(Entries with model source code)

###

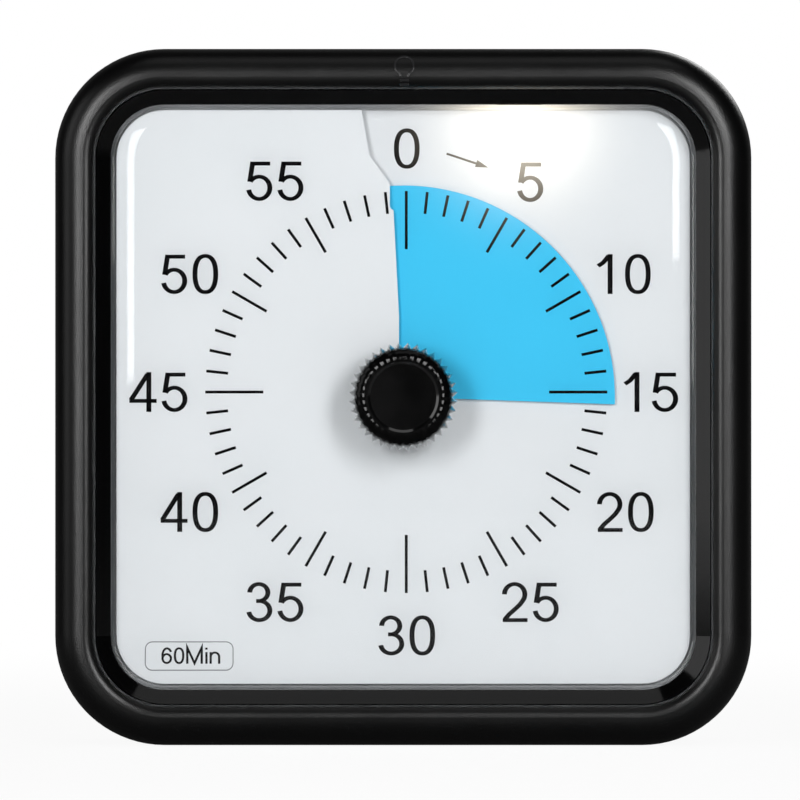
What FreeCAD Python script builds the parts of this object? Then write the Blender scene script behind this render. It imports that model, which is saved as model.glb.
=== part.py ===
import FreeCAD, Part
import math
import os
import re

import Sketcher

# Visual countdown timer: a square case with a clear window, a printed hour ring,
# a blue time disc that screws out through a slit in the dial, and a toothed knob.
#
# Every piece is drawn in one front frame: x to the right, y up from the middle of
# the dial, z forward from the flat back of the case. The frame is then stood up,
# so that the case rests on its underside with the front facing -Y.

SIZES = {
    # case
    "body_width": 140.0,
    "body_depth": 40.0,
    "corner_radius": 22.0,
    "wall": 2.4,
    "rim_crest": 5.8,
    "rim_width": 8.4,
    "rim_lip_width": 2.0,
    "rim_lip_depth": 7.0,
    "rim_hollow_depth": 3.5,
    "split_depth": 28.0,
    "back_round": 4.0,
    "tongue_height": 3.0,
    "tongue_thickness": 1.2,
    # clearances
    "seat_gap": 0.1,
    "tongue_gap": 0.15,
    "loose_gap": 0.3,
    "running_gap": 0.05,
    "thread_gap": 0.02,
    # inner rim ring
    "bezel_width": 2.8,
    "bezel_top_drop": 1.9,
    "bezel_slope": 2.2,
    "bezel_flange": 1.0,
    "bezel_foot_width": 2.5,
    "bezel_foot_height": 2.0,
    # window
    "window_drop": 3.4,
    "window_thickness": 1.5,
    "window_edge_width": 6.0,
    "window_edge_radius": 12.0,
    "window_skirt": 0.9,
    "window_hole_radius": 5.0,
    "catch_width": 5.8,
    "catch_height": 1.6,
    "catch_reach": 0.9,
    "catch_spread_x": 37.7,
    "catch_spread_y": 29.1,
    # dial and time disc
    "dial_drop": 8.2,
    "dial_thickness": 0.6,
    "dial_hole_radius": 7.5,
    "dial_lap_angle": 14.0,
    "dial_end_angle": 357.0,
    "screw_pitch": 2.0,
    "slit_shaft_side": 0.86,
    "slit_shoulder_side": 2.7,
    "slit_shoulder_low": 37.6,
    "slit_shoulder_high": 42.9,
    "slit_shoulder_round": 0.9,
    "slit_ramp_side": 5.1,
    "slit_ramp_high": 46.3,
    "slit_neck_side": 6.8,
    "slit_neck_high": 48.5,
    "slit_top_side": 8.4,
    "disc_radius": 42.6,
    "disc_thickness": 0.4,
    "disc_sweep": 358.0,
    "disc_set_angle": 92.0,
    "hub_radius": 6.5,
    "hub_margin": 0.25,
    # dial carrier
    "carrier_drop": 11.0,
    "carrier_thickness": 1.8,
    "carrier_edge": 7.6,
    "carrier_well_radius": 44.0,
    "carrier_screw_side": 26.0,
    "carrier_ear_radius": 2.6,
    # screw posts
    "corner_post_inset": 4.4,
    "corner_post_radius": 2.7,
    "side_post_inset": 4.6,
    "side_post_radius": 2.4,
    # knob
    "knob_tip_radius": 10.9,
    "knob_tooth_depth": 1.05,
    "knob_teeth": 36,
    "knob_face_radius": 7.1,
    "knob_face_dish": 0.4,
    "knob_shoulder_radius": 3.4,
    "knob_gap": 0.5,
    "knob_proud": 5.5,
    "knob_sleeve_radius": 4.6,
    "knob_sleeve_length": 1.9,
    "knob_bore_depth": 7.0,
    # shaft
    "shaft_radius": 3.0,
    "shaft_flat": 2.4,
    "shaft_collar_radius": 4.2,
    "shaft_collar_width": 1.3,
    "pivot_radius": 1.5,
    # gear train
    "gear_module": 0.5,
    "gear_addendum": 0.7,
    "gear_dedendum": 0.95,
    "gear_thinning": 0.04,
    "pressure_angle": 20.0,
    "centre_teeth": 60,
    "pinion_teeth": 12,
    "idler_teeth": 48,
    "idler_direction": 25.0,
    "motor_direction": 80.0,
    "wheel_width": 2.0,
    "wheel_web": 1.0,
    "arbor_radius": 0.8,
    "clutch_thickness": 0.3,
    "clip_thickness": 0.6,
    "clip_radius": 5.4,
    # movement case, measured from the shaft
    "case_left": 18.4,
    "case_right": 31.9,
    "case_below": 18.4,
    "case_above": 28.9,
    "case_wall": 1.4,
    "case_corner": 3.0,
    "case_depth": 15.2,
    "case_post_inset": 2.8,
    "case_post_radius": 2.5,
    "centre_wheel_height": 9.5,
    "idler_wheel_height": 5.5,
    "motor_radius": 10.0,
    "motor_length": 8.2,
    "motor_socket_wall": 1.4,
    "motor_socket_height": 4.5,
    "motor_bush_radius": 2.6,
    # screws
    "case_screw_radius": 1.3,
    "case_screw_head": 2.4,
    "case_screw_head_height": 1.8,
    "case_screw_length": 14.0,
    "case_screw_sink": 8.0,
    "small_screw_radius": 1.0,
    "small_screw_head": 1.9,
    "small_screw_head_height": 1.3,
    "small_screw_length": 6.0,
    "cross_width": 0.5,
    "cross_depth": 0.7,
    # battery bay and door
    "bay_half_length": 28.0,
    "bay_half_height": 15.3,
    "bay_drop": 41.0,
    "bay_depth": 17.6,
    "bay_wall": 2.0,
    "bay_floor": 1.4,
    "door_thickness": 2.0, "door_rib_start": 3.4, "door_rib_pitch": 2.2,
    "door_rib_reach": 9.0, "door_rib_depth": 0.4, "door_rib_half": 0.5,
    "door_gap": 0.2,
    "hinge_radius": 1.8,
    "hinge_pin_radius": 0.9,
    "hinge_pin_length": 1.5,
    "hinge_half_length": 27.0,
    "hinge_shoulder": 3.15,
    "finger_radius": 6.0,
    "finger_depth": 1.4,
    "cell_radius": 7.1,
    "cell_length": 49.3,
    "cell_nub_radius": 2.7,
    "cell_nub_length": 1.2,
    "cell_spacing": 15.2,
    "contact_thickness": 0.4,
    "contact_width": 11.0,
    "contact_spring_radius": 5.2,
    "contact_spring_tip": 2.8,
    "contact_spring_wall": 0.7,
    # main board on the back cover
    "board_thickness": 1.6,
    "board_lift": 3.6,
    "board_left": 56.0,
    "board_right": 12.0,
    "board_low": 21.0,
    "board_high": 56.0,
    "board_post_radius": 2.6,
    "sounder_radius": 9.5,
    "sounder_height": 3.1,
    "sounder_side": 44.0,
    "sounder_high": 42.0,
    "vent_width": 1.4,
    "vent_pitch": 3.0,
    "vent_length": 13.0,
    "volume_side": 24.0,
    "volume_high": 32.0,
    "volume_travel": 2.5,
    "volume_body_length": 9.4,
    "volume_body_height": 4.8,
    "volume_recess_length": 15.0,
    "volume_recess_height": 8.0,
    "volume_recess_depth": 1.4,
    "volume_cap": 5.0,
    "volume_stem_length": 3.0,
    "volume_stem_height": 2.2,
    "chip_length": 10.0,
    "chip_width": 7.0,
    "chip_height": 1.8,
    "capacitor_radius": 2.5,
    "capacitor_height": 7.0,
    "crystal_radius": 1.5,
    "crystal_length": 8.0,
    # hanging keyhole
    "keyhole_high": 44.0,
    "keyhole_radius": 4.2,
    "keyhole_slot_radius": 2.1,
    "keyhole_rise": 7.0,
    "keyhole_depth": 4.6,
    "keyhole_wall": 1.4,
    # night light on top
    "button_half_length": 9.0,
    "button_radius": 4.0,
    "button_level": 22.0,
    "button_travel": 0.8,
    "button_gap": 0.2,
    "button_flange": 1.2,
    "button_flange_height": 1.4,
    "light_board_drop": 9.8,
    "light_board_thickness": 1.0,
    "light_board_right": 34.0,
    "light_board_back": 15.0,
    "light_board_front": 26.6,
    "light_side": 23.4,
    "light_tongue_half": 4.0,
    "light_tongue_front": 34.2,
    "light_width": 5.0,
    "light_height": 1.2,
    "light_depth": 2.6,
    "switch_width": 6.0,
    "switch_height": 3.5,
    "plunger_radius": 1.6,
    "plunger_length": 2.0,
    "light_post_radius": 2.2, "light_board_edge": 0.6, "light_tongue_gap": 0.5,
}

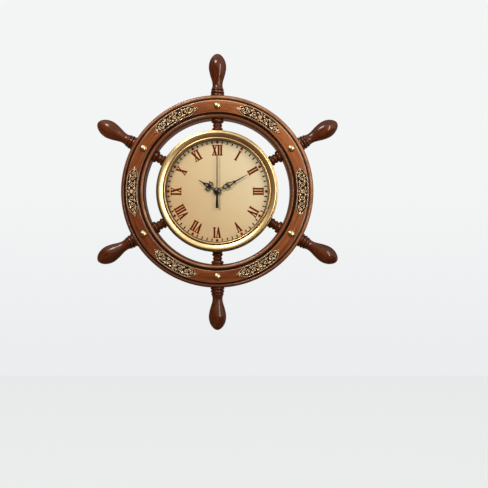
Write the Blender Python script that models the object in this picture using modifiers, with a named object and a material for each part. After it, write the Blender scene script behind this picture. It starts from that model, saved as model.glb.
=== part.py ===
# Ship wheel wall clock: a turned wooden wheel with six handles round a clock in a brass bezel.
# Units are metres. Pieces are placed in the face frame: x to the right, y up and z towards the
# viewer, from the wheel's axis on the wall. An empty stands that frame upright, so the clock
# faces -Y with +Z up and the wall is the plane y = 0. The world's origin is the wall screw.

import math

import bmesh
import bpy

# Clearances and mesh quality
fit_gap = 0.0003
running_gap = 0.0003
cut_overrun = 0.002
weld_reach = 0.000001
large_sides = 36
arm_sides = 9
stud_sides = 8
small_sides = 10
dowel_sides = 6
nut_sides = 6
hand_hole_sides = 8
bead_steps = 3
plate_edge_steps = 4
volute_steps = 5
crease_angle = math.radians(38)
quarter_turn = math.pi / 2

# The wheel, from the case outwards
arm_count = 6
arm_step = math.tau / arm_count
case_r = 0.0951
spoke_span = 0.0229
rim_width = 0.0370
rim_inner_r = case_r + spoke_span
rim_outer_r = rim_inner_r + rim_width
rim_back_chamfer = 0.0009
outer_bead_width = 0.0058
outer_groove_width = 0.0019
inner_bead_width = 0.0078
inner_groove_width = 0.0021
band_height = 0.0262
groove_depth = 0.0016
bead_rise = 0.0016
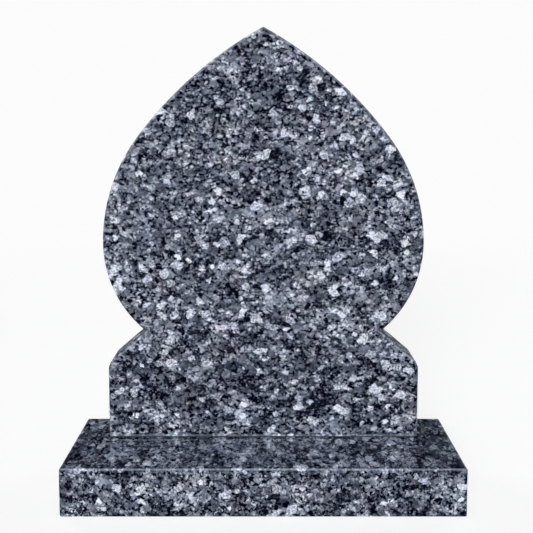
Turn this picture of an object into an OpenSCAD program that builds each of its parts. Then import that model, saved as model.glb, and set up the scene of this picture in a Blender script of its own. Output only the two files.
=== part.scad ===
// Polished granite headstone with an onion-dome outline.
// An upright tablet is bedded on a plain rectangular base and pinned to it by two steel
// dowels. X runs across the face, the face looks along -Y and Z is up. The origin lies at
// the middle of the base's underside.

/* [Base] */
// Width of the base, across the face of the stone
base_w = 762; // [720:1:1000]
// Depth of the base, from front to back
base_d = 305; // [290:1:420]
// Height of the base
base_h = 92; // [75:1:200]
// Polished arris along the top edges and upright corners of the base
base_arris = 3; // [1:0.5:8]

/* [Tablet] */
// Height of the tablet, from its foot to the point of the dome
tablet_h = 824; // [680:1:1000]
// Thickness of the tablet
tablet_t = 100; // [75:1:115]
// Distance from the base's front face to the tablet's face
tablet_setback = 178; // [60:1:185]
// Bevel worked round the front edge of the tablet
tablet_bevel = 4; // [2:0.5:15]
// Small arris round the back edge of the tablet
tablet_arris = 3; // [1:0.5:8]

/* [Dome] */
// Width of the dome at its fullest
bulb_w = 643; // [530:1:780]
// Height of the fullest part above the foot
bulb_level = 396; // [330:1:480]
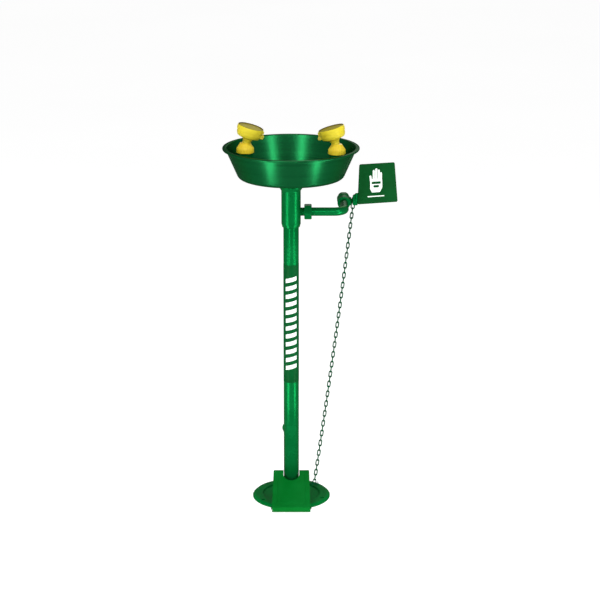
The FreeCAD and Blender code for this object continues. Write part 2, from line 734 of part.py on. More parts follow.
def valve_body():
    front = -VALVE_FRONT
    hex_end = front + VALVE_SOCKET
    end = hexagon(VALVE_AF, valve_point(0, front), valve_point(0, hex_end), 30)
    end = end.common(rod(VALVE_ROUND, valve_point(0, front), valve_point(0, hex_end)))
    barrel = rod(BARREL_R, valve_point(0, hex_end), valve_point(0, CAVITY_HALF))
    boss = rod(BOSS_R, valve_point(0, 0), valve_point(BOSS_END, 0))
    body = fuse_all([end, barrel, boss])
    cuts = [rod(NIPPLE_R, valve_point(0, front), valve_point(0, front + SOCKET_BORE_DEPTH)),
            rod(SEAT_IN, valve_point(0, front), valve_point(0, 0)),
            rod(SEAT_R, valve_point(0, -CAVITY_HALF), valve_point(0, CAVITY_HALF)),
            rod(STEM_R + RUNNING, valve_point(0, 0), valve_point(BOSS_END, 0)),
            rod(CUP_R, valve_point(CUP_FLOOR, 0), valve_point(BOSS_END, 0))]
    return cut_all(body, cuts)


def valve_end_cap():
    low = CAVITY_HALF
    high = CAVITY_HALF + CAP_LENGTH
    cap = hexagon(VALVE_AF, valve_point(0, low), valve_point(0, high), 30)
    cap = cap.common(rod(VALVE_ROUND, valve_point(0, low), valve_point(0, high)))
    cuts = [rod(SEAT_IN, valve_point(0, low), valve_point(0, high)),
            rod(SUPPLY_R, valve_point(0, high - SUPPLY_DEPTH), valve_point(0, high))]
    return cut_all(cap, cuts)


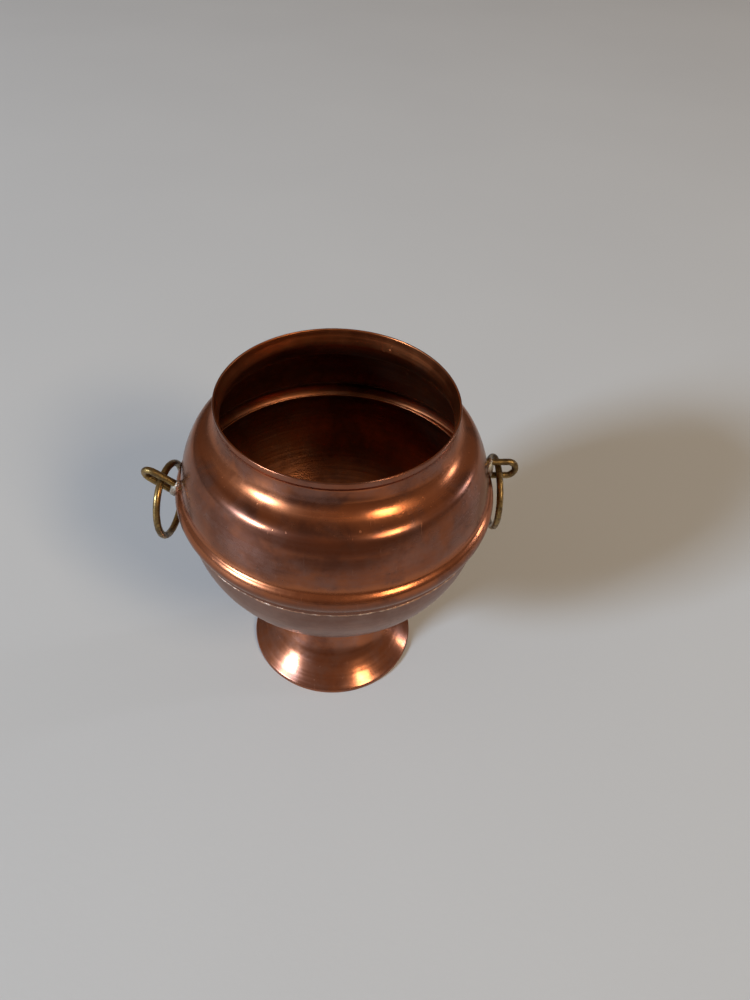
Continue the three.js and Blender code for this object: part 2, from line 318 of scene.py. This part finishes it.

###

**What is expected:** Your task is to quote exactly the lines beginning with the one that contains "Turn this picture" and ending with the one that contains "tablet_arris = 3; // [1:0.5:8]", with nothing left out or added.

**Task solution:**
Turn this picture of an object into an OpenSCAD program that builds each of its parts. Then import that model, saved as model.glb, and set up the scene of this picture in a Blender script of its own. Output only the two files.
=== part.scad ===
// Polished granite headstone with an onion-dome outline.
// An upright tablet is bedded on a plain rectangular base and pinned to it by two steel
// dowels. X runs across the face, the face looks along -Y and Z is up. The origin lies at
// the middle of the base's underside.

/* [Base] */
// Width of the base, across the face of the stone
base_w = 762; // [720:1:1000]
// Depth of the base, from front to back
base_d = 305; // [290:1:420]
// Height of the base
base_h = 92; // [75:1:200]
// Polished arris along the top edges and upright corners of the base
base_arris = 3; // [1:0.5:8]

/* [Tablet] */
// Height of the tablet, from its foot to the point of the dome
tablet_h = 824; // [680:1:1000]
// Thickness of the tablet
tablet_t = 100; // [75:1:115]
// Distance from the base's front face to the tablet's face
tablet_setback = 178; // [60:1:185]
// Bevel worked round the front edge of the tablet
tablet_bevel = 4; // [2:0.5:15]
// Small arris round the back edge of the tablet
tablet_arris = 3; // [1:0.5:8]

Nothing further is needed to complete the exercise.